Feds sue JPMorgan over WaMu mortgage securities

JPMorgan Chase headquarters in New York Spencer Platt/Getty Images

WASHINGTON Federal regulators have sued JPMorgan Chase (JPM) over the sale of mortgage securities that contributed to the collapse of three credit unions.

The National Credit Union Administration's lawsuit alleges that Washington Mutual Bank gave a false picture of $2.2 billion in risky mortgage securities it sold to U.S. Central, Western Corporate and Southwest Corporate federal credit unions.

JPMorgan in 2008 acquired a major portion of the failed Washington Mutual from the U.S. government.

The agency said in the lawsuit filed in federal court in Kansas on Friday that Washington Mutual misrepresented how risky the securities were and omitted key facts in sales documents.
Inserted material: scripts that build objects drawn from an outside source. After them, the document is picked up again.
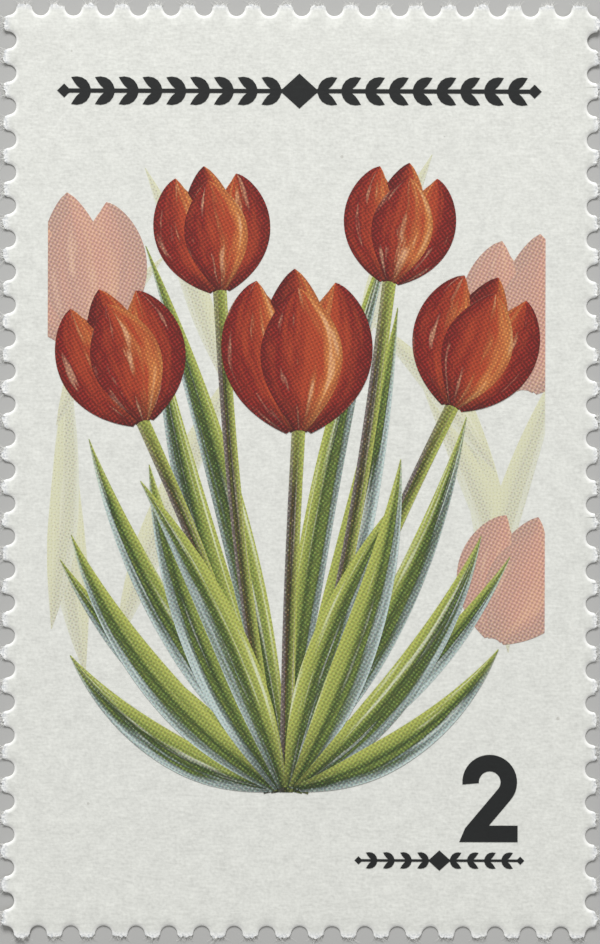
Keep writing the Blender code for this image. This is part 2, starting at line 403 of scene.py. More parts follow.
speck_share = calc(grain, "MULTIPLY", speck, SPECK_SHARE)
speck_share = calc(grain, "MULTIPLY", speck_share, grain_in.outputs["Specks"])
specked = colour_mix(grain, speck_share, mottled, SPECK_BROWN)
grain.links.new(specked, grain_out.inputs["Colour"])
weft_height = calc(grain, "MULTIPLY", weft.outputs[0], 0.4)
height = calc(grain, "MULTIPLY_ADD", fibres.outputs[0], 0.6, weft_height)
grain.links.new(height, grain_out.inputs["Height"])

PAPER_ROUGH = 0.55
RIM_ROUGHER = 0.3
coated_paper, tree, shader = new_material("coated_paper", PAPER_ROUGH)
paper = place_group(tree, grain)
sheet_mm = on_object(tree, MM_IN_METRE)
across, down, _ = add(tree, "ShaderNodeSeparateXYZ", {0: sheet_mm}).outputs


def from_hole(across, down, half, step):
    """Distance to the nearest punched hole of the rows that lie half off the middle."""
    out = calc(tree, "SUBTRACT", calc(tree, "ABSOLUTE", across), half)
    nearest = calc(tree, "MULTIPLY", calc(tree, "ROUND", calc(tree, "DIVIDE", down, step)), step)
    along = calc(tree, "SUBTRACT", down, nearest)
    square = calc(tree, "MULTIPLY_ADD", along, along, calc(tree, "MULTIPLY", out, out))
    return calc(tree, "SQRT", square)


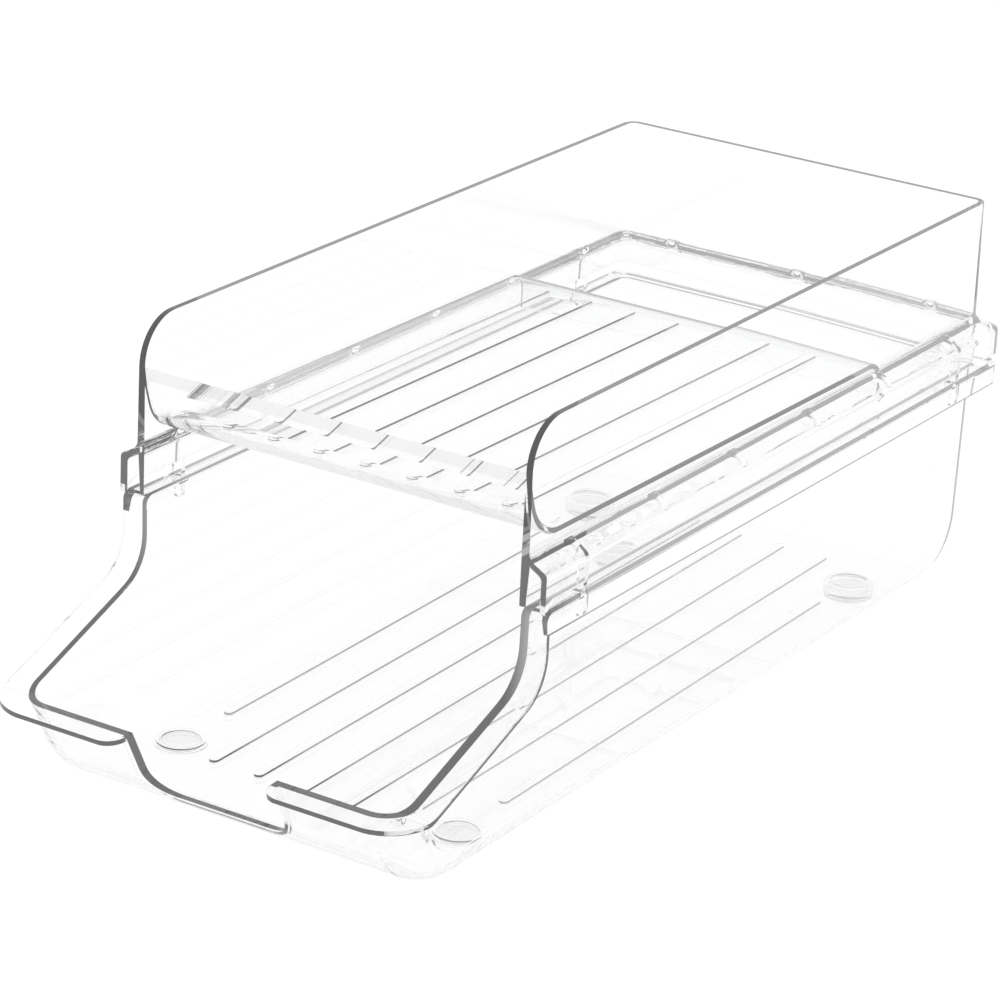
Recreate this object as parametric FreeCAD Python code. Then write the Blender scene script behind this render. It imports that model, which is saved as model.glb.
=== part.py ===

According to the complaint, all of the securities sold to the credit unions were at the time of issuance rated AAA, the same rating as U.S. Treasury bonds.

"The damage caused by the actions of firms like Washington Mutual has been extremely expensive to contain and repair," said Debbie Matz, a board chair of the National Credit Union Administration, in a statement on Friday. "It's only right that the people who caused the damage be required to pick up that burden, as well."

The lawsuit is the agency's third against JPMorgan over losses from residential mortgage-backed securities.

JPMorgan spokesman Joseph Evangelisti declined comment.

The National Credit Union Administration has also sued other banks including Barclays (BARC), Goldman Sachs (GS) and Credit Suisse (CS).

JPMorgan Chase is America's largest bank.